Rules For Determining A Leap Year

A year is a leap year if it is divisible by 4. However, a year has to be divisible by both 4 and 400 to be a century leap year. This is especially important when applied to years that can be exactly divided by 100 such as the year 1600, 1700, 1900, and 2000. For example, the year 1700 which is divisible by 4 and is not divisible by 400, was not a leap year while the years 1600 and 2000 which are divisible by both 4 and 400 were century leap years. Centurial leap years always begin on a Saturday with the February 29 of these years always falling on a Tuesday.

Was the Year 2000 a Leap Year?

As mentioned above, the year 2000 was a leap year with 366 days, with February having 29 days instead of the usual 28.

When is the Next Leap Year?

The next leap year will be 2020. The four leap years following 2020 will be 2024, 2028, 2032, and 2036.
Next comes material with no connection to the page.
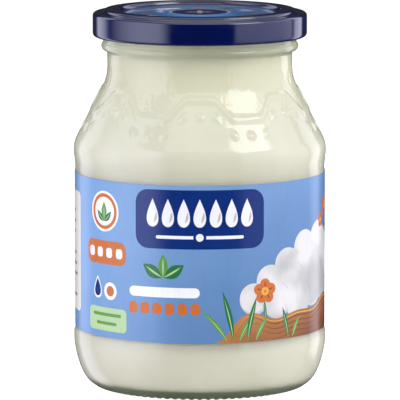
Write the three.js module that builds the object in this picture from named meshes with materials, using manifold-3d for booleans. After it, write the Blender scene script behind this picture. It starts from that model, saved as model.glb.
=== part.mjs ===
// A returnable half-litre glass jar filled with set yogurt. It is shut by a pressed metal twist-off
// lid, and a paper label is wrapped round it. Millimetres, +Z up. The jar stands on z = 0 round the
// Z axis, and the middle of the label's front faces -Y.

import * as THREE from 'three';
import { mergeVertices } from 'three/addons/utils/BufferGeometryUtils.js';
import Module from 'manifold-3d';

const wasm = await Module();
wasm.setup();

const DEGREE = Math.PI / 180;
const FACETS = 60; // flat sides round every turned piece
const FIT_GAP = 0.3; // clearance between two pieces that touch

// The glass jar, outside
const CONTACT_RADIUS = 43.2; // the two rings where jars knock against each other
const PANEL_RADIUS = 42.7; // the band between the rings, set back for the label
const LOWER_RING_BOTTOM = 15.7;
const LOWER_RING_TOP = 18.4;
const PANEL_BOTTOM = 20.2;
const PANEL_TOP = 75.6;
const UPPER_RING_HEIGHT = 81.2; // the middle of the upper ring
const SHOULDER_ROUNDING = 10; // convex, from the upper ring into the sloping shoulder
const SHOULDER_ANGLE = 27.3 * DEGREE; // slope of the shoulder, from upright
const SHOULDER_STEPS = 3;
const NECK_RADIUS = 31.6;
const NECK_BOTTOM = 109.9;
const NECK_ROUNDING = 16; // concave, from the sloping shoulder into the neck
const NECK_STEPS = 4;
const NECK_TOP = 114.3;
const BEAD_HEIGHT = 116.75; // the ring of glass that shows just under the lid
const BEAD_CENTRE_RADIUS = 32.05;
const BEAD_ROUNDING = 1.6;
const BEAD_SWEEP = 75 * DEGREE; // how far the bead's arc runs below its middle
const BEAD_STEPS = 4;
const FINISH_RADIUS = 33; // the mouth's outer wall, hidden by the lid
const RIM_HEIGHT = 126.9;
const RIM_ROUNDING = 1.3;
const RIM_STEPS = 2;

// The heel is a superellipse from the foot up to the lower ring
const HEEL_START_RADIUS = 31.9;
const HEEL_POWER_OUT = 3.5;
const HEEL_POWER_UP = 1.32;
const HEEL_STEPS = 8;

// The underside: a shallow push-up, and a foot ring with small radial bars that it stands on
const PUSH_UP = 2.4;
const PUSH_UP_RADIUS = 30.3;
const PUSH_UP_STEPS = 3;
const BAR_COUNT = 80;
const BAR_DEPTH = 0.45;
const BAR_WIDTH = 1.4;
const BAR_INNER_RADIUS = 31.2;
const BAR_OUTER_RADIUS = 34.4;
const BAR_FLARE = 1.8; // how far a bar's ends slope out on the way up into the glass
const BAR_ROOT = 0.3; // how far a bar reaches into the glass

// The glass jar, inside
const WALL = 2.9;
const INSIDE_RADIUS = CONTACT_RADIUS - WALL;
const FLOOR_HEIGHT = 3.3;
const FLOOR_RISE = 1.9; // the floor's middle stands this much higher
const FLOOR_STEPS = 2;

// The lid
const SHEET = 0.5;
const LID_RADIUS = 36.6;
const LID_BOTTOM = 119.95;
const LID_SHOULDER_HEIGHT = 127.95;
const LID_ROUNDING = 1.84;
const LID_EDGE_STEPS = 3;
const CURL_ROUNDING = 1.2; // the sheet's lower edge is rolled inwards
const CURL_STEPS = 6;
const LID_RING_HEIGHT = 129.2; // the raised ring over the rim
const LID_RING_OUTER = 33.3;
const LID_RING_INNER = 27.4;
const LID_RING_SLOPE = 0.9;
const LID_RING_ROUNDING = 0.3;
const LID_PANEL_HEIGHT = 127.7;
const BUTTON_RADIUS = 11; // the safety button in the middle
const BUTTON_RISE = 0.4;
const BUTTON_SLOPE = 2;

// The contents and the label
const YOGURT_HEIGHT = 120.6;
const LABEL_BOTTOM = 20.4;
const LABEL_TOP = 73.9;
const LABEL_INNER_RADIUS = 42.78;
const LABEL_OUTER_RADIUS = 42.95;

const point = (radius, height) => new THREE.Vector2(radius, height);

// Points of an arc in the profile plane. Angle 0 points outwards and 90 degrees points up.
function arc(centreRadius, centreHeight, rounding, from, to, steps) {
  return Array.from({ length: steps + 1 }, (_, i) => {
    const angle = from + ((to - from) * i) / steps;
    return point(centreRadius + rounding * Math.cos(angle), centreHeight + rounding * Math.sin(angle));
  });
}

// Points of a shallow dish in the profile plane, from the axis out to its edge
function dish(edgeRadius, edgeHeight, middleHeight, steps) {
  return Array.from({ length: steps + 1 }, (_, i) => {
    const share = i / steps;
    return point(edgeRadius * share, middleHeight + (edgeHeight - middleHeight) * share ** 2);
  });
}

function turned(outline) {
  return new THREE.LatheGeometry(outline, FACETS).rotateX(90 * DEGREE);
}

// Points of the heel's superellipse between two radii, from a low height up to the lower ring
function heelCurve(startRadius, endRadius, lowHeight, startAngle) {
  return Array.from({ length: HEEL_STEPS + 1 }, (_, i) => {
    const angle = startAngle * (1 - i / HEEL_STEPS);
    return point(
      startRadius + (endRadius - startRadius) * Math.cos(angle) ** (2 / HEEL_POWER_OUT),
      LOWER_RING_BOTTOM - (LOWER_RING_BOTTOM - lowHeight) * Math.sin(angle) ** (2 / HEEL_POWER_UP)
    );
  });
}

// From the middle of the underside, out over the foot and up to the lower ring
function footAndHeel() {
  const pushUp = dish(PUSH_UP_RADIUS, BAR_DEPTH, PUSH_UP, PUSH_UP_STEPS);
  const start = Math.asin((1 - BAR_DEPTH / LOWER_RING_BOTTOM) ** (HEEL_POWER_UP / 2));
  return [...pushUp, ...heelCurve(HEEL_START_RADIUS, CONTACT_RADIUS, 0, start)];
}

// From the lower ring up over the label panel, the shoulder, the neck and the bead to the rim
function sideAndMouth() {
  const ringCentre = CONTACT_RADIUS - SHOULDER_ROUNDING;
  const beadEnd = Math.acos((FINISH_RADIUS - BEAD_CENTRE_RADIUS) / BEAD_ROUNDING);
  const bead = arc(
    BEAD_CENTRE_RADIUS, BEAD_HEIGHT, BEAD_ROUNDING, -BEAD_SWEEP, beadEnd, BEAD_STEPS
  );
  const rim = arc(
    FINISH_RADIUS - RIM_ROUNDING, RIM_HEIGHT - RIM_ROUNDING, RIM_ROUNDING,
    0, 90 * DEGREE, RIM_STEPS
  );
  return [
    point(CONTACT_RADIUS, LOWER_RING_TOP),
    point(PANEL_RADIUS, PANEL_BOTTOM),
    point(PANEL_RADIUS, PANEL_TOP),
    point((PANEL_RADIUS + CONTACT_RADIUS) / 2, (PANEL_TOP + UPPER_RING_HEIGHT) / 2),
    ...arc(
      ringCentre, UPPER_RING_HEIGHT, SHOULDER_ROUNDING, 0, SHOULDER_ANGLE, SHOULDER_STEPS
    ),
    ...arc(
      NECK_RADIUS + NECK_ROUNDING, NECK_BOTTOM, NECK_ROUNDING,
      180 * DEGREE + SHOULDER_ANGLE, 180 * DEGREE, NECK_STEPS
    ),
    point(NECK_RADIUS, NECK_TOP),
    ...bead,
    ...rim
  ];
}

// The hollow of the jar from the middle of its floor up to the neck, drawn in by a gap
function hollow(gap) {
  const floor = FLOOR_HEIGHT + gap;
  const floorRadius = HEEL_START_RADIUS - WALL - gap;
  return [
    ...dish(floorRadius, floor, floor + FLOOR_RISE, FLOOR_STEPS).slice(0, -1),
    ...heelCurve(floorRadius, INSIDE_RADIUS - gap, floor, 90 * DEGREE),
    ...arc(
      CONTACT_RADIUS - SHOULDER_ROUNDING, UPPER_RING_HEIGHT, SHOULDER_ROUNDING - WALL - gap,
      0, SHOULDER_ANGLE, SHOULDER_STEPS - 1
    ),
    ...arc(
      NECK_RADIUS + NECK_ROUNDING, NECK_BOTTOM, NECK_ROUNDING + WALL + gap,
      180 * DEGREE + SHOULDER_ANGLE, 180 * DEGREE, NECK_STEPS - 1
    )
  ];
}

// A solid from a geometry's triangles, with shared corners and without the triangles that shrink to
// nothing on the axis
function solidOf(geometry) {
  const bare = geometry.clone().deleteAttribute('normal').deleteAttribute('uv');
  const merged = mergeVertices(bare, 1e-4);
  const corners = merged.index.array;
  const kept = [];
  for (let i = 0; i < corners.length; i += 3) {
    const [a, b, c] = corners.slice(i, i + 3);
    if (a !== b && b !== c && c !== a) kept.push(a, b, c);
  }
  return new wasm.Manifold(
    new wasm.Mesh({
      numProp: 3,
      vertProperties: new Float32Array(merged.attributes.position.array),
      triVerts: new Uint32Array(kept)
    })
  );
}

function geometryOf(solid) {
  const { vertProperties, triVerts } = solid.getMesh();
  const geometry = new THREE.BufferGeometry();
  geometry.setAttribute('position', new THREE.BufferAttribute(vertProperties, 3));
  geometry.setIndex(new THREE.BufferAttribute(triVerts, 1));
  geometry.computeVertexNormals();
  return geometry;
}

// One bar under the foot ring: its long profile across the ring, as thick as the bar is wide
function footBar() {
  const top = BAR_DEPTH + BAR_ROOT;
  const section = new THREE.Shape([
    point(BAR_INNER_RADIUS, 0),
    point(BAR_OUTER_RADIUS, 0),
    point(BAR_OUTER_RADIUS + BAR_FLARE, top),
    point(BAR_INNER_RADIUS - BAR_FLARE / 3, top)
  ]);
  return new THREE.ExtrudeGeometry(section, { depth: BAR_WIDTH, bevelEnabled: false })
    .translate(0, 0, -BAR_WIDTH / 2)
    .rotateX(90 * DEGREE)
    .rotateZ(-90 * DEGREE);
}

function glassJar() {
  const mouthRadius = NECK_RADIUS - WALL;
  const mouth = [
    point(mouthRadius + RIM_ROUNDING / 2, RIM_HEIGHT),
    point(mouthRadius, RIM_HEIGHT - RIM_ROUNDING / 2)
  ];
  const outline = [...footAndHeel(), ...sideAndMouth(), ...mouth, ...hollow(0).reverse()];
  const shell = solidOf(turned(outline));
  const bars = Array.from({ length: BAR_COUNT }, (_, i) =>
    solidOf(footBar().rotateZ((i * 360 * DEGREE) / BAR_COUNT))
  );
  return geometryOf(bars.reduce((body, bar) => body.add(bar), shell));
}

function yogurt() {
  const side = hollow(FIT_GAP);
  const surface = [point(side.at(-1).x, YOGURT_HEIGHT), point(0, YOGURT_HEIGHT)];
  return turned([...side, ...surface]);
}

function label() {
  return turned([
    point(LABEL_INNER_RADIUS, LABEL_BOTTOM),
    point(LABEL_OUTER_RADIUS, LABEL_BOTTOM),
    point(LABEL_OUTER_RADIUS, LABEL_TOP),
    point(LABEL_INNER_RADIUS, LABEL_TOP),
    point(LABEL_INNER_RADIUS, LABEL_BOTTOM)
  ]);
}

// The lid's sheet, with its sealing ring under the raised ring, from under the middle, round the
// rolled edge and over the top
function lid() {
  const skirtInside = LID_RADIUS - SHEET;
  const sealHeight = RIM_HEIGHT + FIT_GAP;
  const curlCentre = LID_RADIUS - CURL_ROUNDING;
  const curl = arc(
    curlCentre, LID_BOTTOM + CURL_ROUNDING, CURL_ROUNDING, 90 * DEGREE, 360 * DEGREE, CURL_STEPS
  );
  const edge = arc(
    LID_RADIUS - LID_ROUNDING, LID_SHOULDER_HEIGHT - LID_ROUNDING, LID_ROUNDING,
    0, 90 * DEGREE, LID_EDGE_STEPS
  );
  return turned([
    point(0, LID_PANEL_HEIGHT - SHEET),
    point(LID_RING_INNER, LID_PANEL_HEIGHT - SHEET),
    point(LID_RING_INNER + SHEET, sealHeight),
    point(LID_RING_OUTER + SHEET, sealHeight),
    point(skirtInside - LID_ROUNDING / 2, LID_SHOULDER_HEIGHT - SHEET),
    point(skirtInside, LID_SHOULDER_HEIGHT - LID_ROUNDING),
    point(skirtInside, LID_BOTTOM + CURL_ROUNDING * 2),
    ...curl,
    ...edge,
    point(LID_RING_OUTER, LID_SHOULDER_HEIGHT),
    point(LID_RING_OUTER - LID_RING_SLOPE / 3, LID_RING_HEIGHT - LID_RING_ROUNDING),
    point(LID_RING_OUTER - LID_RING_SLOPE, LID_RING_HEIGHT),
    point(LID_RING_INNER + LID_RING_SLOPE, LID_RING_HEIGHT),
    point(LID_RING_INNER, LID_PANEL_HEIGHT),
    point(BUTTON_RADIUS + BUTTON_SLOPE, LID_PANEL_HEIGHT),
    point(BUTTON_RADIUS, LID_PANEL_HEIGHT + BUTTON_RISE),
    point(0, LID_PANEL_HEIGHT + BUTTON_RISE)
  ]);
}

function piece(name, geometry, finish) {
  const mesh = new THREE.Mesh(geometry, new THREE.MeshStandardMaterial(finish));
  mesh.name = name;
  return mesh;
}

const jarOfYogurt = new THREE.Group();
jarOfYogurt.add(
  piece('glass_jar', glassJar(), {
    color: 0xdfe6d8, roughness: 0.05, metalness: 0, transparent: true, opacity: 0.35
  }),
  piece('yogurt', yogurt(), { color: 0xeeece0, roughness: 0.5, metalness: 0 }),
  piece('lid', lid(), { color: 0x0a1d5c, roughness: 0.25, metalness: 0.3 }),
  piece('label', label(), { color: 0x7eaadb, roughness: 0.45, metalness: 0 })
);

export default jarOfYogurt;
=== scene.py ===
import math
import random

import bmesh
import bpy
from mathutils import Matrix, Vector
from mathutils.geometry import delaunay_2d_cdt


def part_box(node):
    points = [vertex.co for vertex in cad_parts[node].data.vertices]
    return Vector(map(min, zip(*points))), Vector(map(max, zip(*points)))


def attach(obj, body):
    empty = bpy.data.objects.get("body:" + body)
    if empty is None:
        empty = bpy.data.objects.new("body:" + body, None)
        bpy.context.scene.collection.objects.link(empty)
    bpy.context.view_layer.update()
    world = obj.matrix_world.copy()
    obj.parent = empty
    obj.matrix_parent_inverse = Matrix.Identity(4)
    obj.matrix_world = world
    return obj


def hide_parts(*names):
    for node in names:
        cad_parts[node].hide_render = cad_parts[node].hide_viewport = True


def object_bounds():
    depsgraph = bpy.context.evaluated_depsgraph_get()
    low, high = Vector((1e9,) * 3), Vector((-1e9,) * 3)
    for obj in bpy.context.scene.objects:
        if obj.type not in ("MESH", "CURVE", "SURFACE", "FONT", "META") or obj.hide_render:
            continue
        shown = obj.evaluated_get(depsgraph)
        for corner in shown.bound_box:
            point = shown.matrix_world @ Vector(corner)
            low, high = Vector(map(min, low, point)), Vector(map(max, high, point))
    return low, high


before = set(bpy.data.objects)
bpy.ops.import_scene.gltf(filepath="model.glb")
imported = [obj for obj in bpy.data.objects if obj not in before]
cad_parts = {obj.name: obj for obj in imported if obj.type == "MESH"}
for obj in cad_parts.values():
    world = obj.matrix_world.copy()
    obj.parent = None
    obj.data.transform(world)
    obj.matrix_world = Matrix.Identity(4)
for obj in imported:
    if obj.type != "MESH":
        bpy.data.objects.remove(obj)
cad_low, cad_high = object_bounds()
MM = 0.001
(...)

The next century leap year will be 2400.

Birthdays On Leap Years

There is a 1 in 1,500 chance of a person being born on February 29. Across the world, 4 million births have been registered on Leap Day including 187,000 births in the United States alone.

For people born on leap days or February 29, the calculation of their age and important dates related to their age becomes a bit complex. For example, one of the questions that arise is: at what age would such persons be eligible to apply for a driver’s license? Would it be February 29 or March 1 if the year they turn 18 is a non-leap year? Such ambiguous questions are decided by laws existing in different areas of the world.